Pensiamo allora al cosiddetto complesso di Brunilde, alla idealizzazione dell’amore. Tema del Nibelungenlied poema epico della prima metà del XIII secolo, che ispirò, anche Richard Wagner nella sua celebre tetralogia L'anello del Nibelungo (1848-1874).

Brunilde, era una delle più belle Valchirie, le vergini guerriere, inviate, secondo la mitologia nordica, sui campi di battaglia al fine di poter scegliere i combattenti che stavano agonizzando, per destinarli a morte gloriosa, ciò che avrebbe permesso loro il passaggio al Walhalla, il paradiso degli Dei. Ma Brunilde, era disobbediente e per questo suo carattere Odino, Re degli Dei, la punì relegandola su un monte circondato da fiamme, in modo che non potesse scappare. La salvò Sigfrido. Tra i due scoppiò l’amore, invidiato però dal cattivo mago Haven invaghito di Brunilde. Divorato dalla rabbia, Haven preparò un incantesimo d’amore, facendolo bere all’ignaro Sigfrido, il quale a causa di tale intruglio abbandonò Brunilde per innamorarsi pazzamente di Crimilde, la figlia del Re; ma non solo, si adoperò anche affinché la sua ex amante sposasse Gunther il fratello di Crimilde.
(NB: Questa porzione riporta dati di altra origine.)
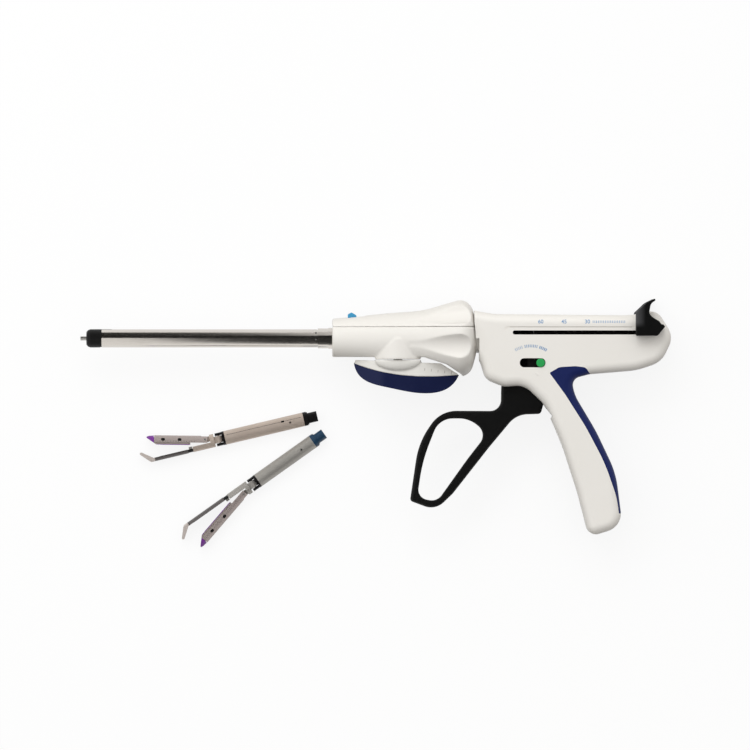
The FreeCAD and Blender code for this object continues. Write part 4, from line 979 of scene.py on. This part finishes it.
# %% Ticks, plates over the holes and the sleeve's seam
TICKS = {"upper": (14, 2.3), "lower": (4, 8.0)}
HOLE_SHARES = (0.4, 0.66)
HOLE_Y = -2.4
for unit, stand in UNIT_STANDS.items():
    hinge_x = HINGE_X[unit]
    jaw_stand = open_jaw(stand, hinge_x)
    tick_count, tick_pitch = TICKS[unit]
    ticks = rows_tree.grow(
        bar(0.9, 0.26), "dark_steel", Columns=tick_count, Rows=1, Pitch=tick_pitch * MM,
        RowGap=0.0, Stagger=0.0,
    )
    ticks = let_fall(ticks, unit + "_unit_cartridge_channel", jaw_stand @ moved(hinge_x + 9.0, -0.9))
    hang(ticks, unit + "_channel_ticks", unit + "_cartridge_jaw", "dark_steel")
    shade_plates = []
    for share in HOLE_SHARES:
        spot = jaw_stand @ moved(hinge_x + share * JAW_LENGTH[unit], HOLE_Y)
        # A black plate of painted shade over the channel's hole.
        shade_pane = oval(3.4, 2.4, 0.02)
        shade_plates.append(let_fall(shade_pane, unit + "_unit_cartridge_channel", spot, 0.12, bending=False))
    for order, shade_plate in enumerate(shade_plates):
        name = unit + "_window_" + str(order + 1)
        mark(shade_plate, name, unit + "_cartridge_jaw", "satin_tube", "black_plastic")

SEAM_Y = -2.25
seam = let_fall(bar(0.24, 66.0), "upper_unit_tube", UNIT_STANDS["upper"] @ moved(47.0, SEAM_Y))
hang(seam, "sleeve_seam", "upper_unit", "dark_steel")
# A black plate of painted shade where the sleeve is taken to have a hole; nothing is cut.
hole_shade_spot = let_fall(oval(2.9, 1.5, 0.02), "upper_unit_tube", UNIT_STANDS["upper"] @ moved(30.2, SEAM_Y))
mark(hole_shade_spot, "sleeve_hole", "upper_unit", "satin_tube", "black_plastic")

# %% [markdown]
# ## Floor and background
# The object lies on a white sweep. The floor is a plain diffuse surface that catches the shadows.
# What the camera and the mirrors see of it is mixed with an even white, so the ground looks as
# bright as the rest without any more light falling on the object. The light that it throws back up
# is that of a darker table, or the undersides would be as bright as the tops.

# %% Floor
FLOOR_HALF = 3.0
WHITE_SHARE = 0.86


def sees_background(graph):
    """1 for the rays of the camera, of gloss and of glass, and 0 for the ones that light things."""
    path = graph.add("ShaderNodeLightPath")
    camera = graph.number(path, "Is Camera Ray")
    mirror = graph.number(path, "Is Glossy Ray")
    clear = graph.number(path, "Is Transmission Ray")
    return (camera + mirror + clear).at_most(1.0)


floor_finish = Finish("studio_sweep", Roughness=0.9)
SEEN_WHITE = [0.96] * 3
LIGHTING_GREY = [0.36, 0.34, 0.3]
seen = sees_background(floor_finish)
floor_finish.paint("Base Color", floor_finish.blend(seen, LIGHTING_GREY, SEEN_WHITE))
even_white = floor_finish.add("ShaderNodeEmission", None, {"Color": (1, 1, 1, 1), "Strength": 1.0})
floor_mix = floor_finish.add(
    "ShaderNodeMixShader",
    None,
    {0: seen * WHITE_SHARE, 1: floor_finish.surface.outputs[0], 2: even_white.outputs[0]},
)
floor_output = floor_finish.tree.nodes["Material Output"]
floor_finish.tree.links.new(floor_mix.outputs[0], floor_output.inputs["Surface"])

floor_shape = bmesh.new()
corners = [(-FLOOR_HALF, -FLOOR_HALF), (FLOOR_HALF, -FLOOR_HALF), (FLOOR_HALF, FLOOR_HALF),
           (-FLOOR_HALF, FLOOR_HALF)]
floor_shape.faces.new([floor_shape.verts.new((x, y, frame_low.z - 0.0002)) for x, y in corners])
floor_mesh = bpy.data.meshes.new("floor")
floor_shape.to_mesh(floor_mesh)
floor_mesh.materials.append(floor_finish.material)
floor = bpy.data.objects.new("floor", floor_mesh)
bpy.context.scene.collection.objects.link(floor)

# %% [markdown]
# ## World
# The room is brightest overhead and falls off towards the horizon, as under a large soft box, which
# lets the rounded undersides go a little darker. It is also brighter beyond the object's upper edge.
# The camera and the mirrors see it as plain white, and everything else at the level that lights the
# object.

# %% World
HORIZON_LEVEL = 0.03
OVERHEAD_RISE = 1.04
FAR_SIDE_RISE = 0.5
world = bpy.data.worlds.new("studio")
bpy.context.scene.world = world
world.use_nodes = True
room = Graph(world.node_tree)
room_light = world.node_tree.nodes["Background"]
room_light.inputs["Color"].default_value = (1.0, 0.99, 0.975, 1.0)
toward = room.add("ShaderNodeTexCoord").outputs["Generated"]
toward = room.add("ShaderNodeSeparateXYZ", None, {"Vector": toward})
overhead = room.number(toward, "Z").at_least(0.0)
far_side = room.number(toward, "Y")
lighting = overhead * OVERHEAD_RISE + far_side * FAR_SIDE_RISE + HORIZON_LEVEL
seen = sees_background(room)
level = seen + (1.0 - seen) * lighting.at_least(0.02)
room.tree.links.new(level.socket, room_light.inputs["Strength"])

# %% [markdown]
# ## Lamps
# A large soft lamp stands beyond the object's upper edge and gives the shells their bright tops,
# and a weaker one on the left opens the shadows. Their power is set so that the white shells come out
# just below full white. The lamps stay out of reflections, which belong to the room and the card.

# %% Soft lamps
def soft_lamp(name, place, aim, width, height, power, colour=(1.0, 1.0, 1.0)):
    data = bpy.data.lights.new(name, "AREA")
    data.shape = "RECTANGLE"
    data.size = width
    data.size_y = height
    data.energy = power
    data.color = colour
    lamp = bpy.data.objects.new(name, data)
    lamp.location = place
    lamp.visible_glossy = False
    lamp.rotation_euler = (Vector(aim) - Vector(place)).to_track_quat("-Z", "Y").to_euler()
    bpy.context.scene.collection.objects.link(lamp)


CENTRE = (0.179, -0.024, 0.0)
soft_lamp("key", (-0.1, 1.1, 1.2), CENTRE, 1.3, 0.8, 7.3, (0.94, 0.975, 1.0))
soft_lamp("fill", (-0.9, 0.3, 0.9), CENTRE, 0.8, 0.8, 2.5)

# %% [markdown]
# ## Black card
# Polished steel shows nothing but what stands round it. A photographer hangs a black card beside
# the camera so that a tube gets a dark core between bright edges, and so that black plastic stays
# black. The card here is seen by reflections only: it throws no shadow and the camera looks through
# it. Its edge runs askew over the shaft, which makes the dark core wander along the tube.

# %% Card for reflections
CARD_HEIGHT = 1.0
CARD_EDGE = [
    (-0.6, 6.5), (-0.6, 0.3), (0.01, 0.17), (0.14, -6.0), (1.5, -6.0), (1.5, 0.5), (0.14, 0.65),
    (0.01, 6.3),
]
felt = Finish("black_card", Roughness=0.9, Specular_IOR_Level=0.1)
felt.paint("Base Color", felt.blend(felt.noise(60.0), [0.012] * 3, [0.02] * 3))
card_shape = bmesh.new()
card_shape.faces.new([card_shape.verts.new((x, y, CARD_HEIGHT)) for x, y in CARD_EDGE])
bmesh.ops.triangulate(card_shape, faces=card_shape.faces)
card_mesh = bpy.data.meshes.new("card")
card_shape.to_mesh(card_mesh)
card_mesh.materials.append(felt.material)
card = bpy.data.objects.new("card", card_mesh)
for rays in ("camera", "diffuse", "transmission", "volume_scatter", "shadow"):
    setattr(card, "visible_" + rays, False)
bpy.context.scene.collection.objects.link(card)

# %% [markdown]
# ## Camera
# The photograph seems to look straight down, from far enough to show almost no perspective.
# The lens is worked out from the camera's height and the width of table that the picture shows.

# %% Camera
CAMERA_HEIGHT = 6.0
PICTURE_WIDTH = 0.4913
camera_data = bpy.data.cameras.new("camera")
camera_data.lens = camera_data.sensor_width * CAMERA_HEIGHT / PICTURE_WIDTH
camera = bpy.data.objects.new("camera", camera_data)
camera.location = (CENTRE[0], CENTRE[1], CAMERA_HEIGHT)
bpy.context.scene.collection.objects.link(camera)
bpy.context.scene.camera = camera
bpy.context.scene.view_settings.view_transform = "Standard"
print("lens in mm:", round(camera_data.lens, 1))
Brunilde, tradita, fece in modo che Sigfrido fosse ucciso ma rosa poi dal rimorso si diede lei stessa alla morte lanciandosi col suo cavallo su una pira in fiamme. Tale morte valorosa le fece raggiungere il Walhalla dove poté ricongiungersi eternamente con Sigfrido ormai immune dal sortilegio. E sta in questa esasperazione degli opposti, amore e odio, il significato psicologico del complesso di Brunilde che sa amare incondizionatamente tanto dal cambiare carattere e atteggiamento, sa passare dall’essere mascolina (una guerriera) all’essere donna e fragile, ma sa anche passare in pochissimo tempo da una fase idilliaca, irreale ad un’altra, da un’amore spropositato ad un odio atroce. Nell’intimo, una donna che soffre per i rapporti che le procura il suo essere guerriera, di essere forte, dove non le viene chiesto di mostrare un lato più femminile che le consentirebbe di percepirsi come una donna completa.

Diceva Buddha: “Sei forte quando conosci le tue debolezze. Sei bella quando apprezzi i tuoi difetti. Sei saggio quando impari dai tuoi errori”.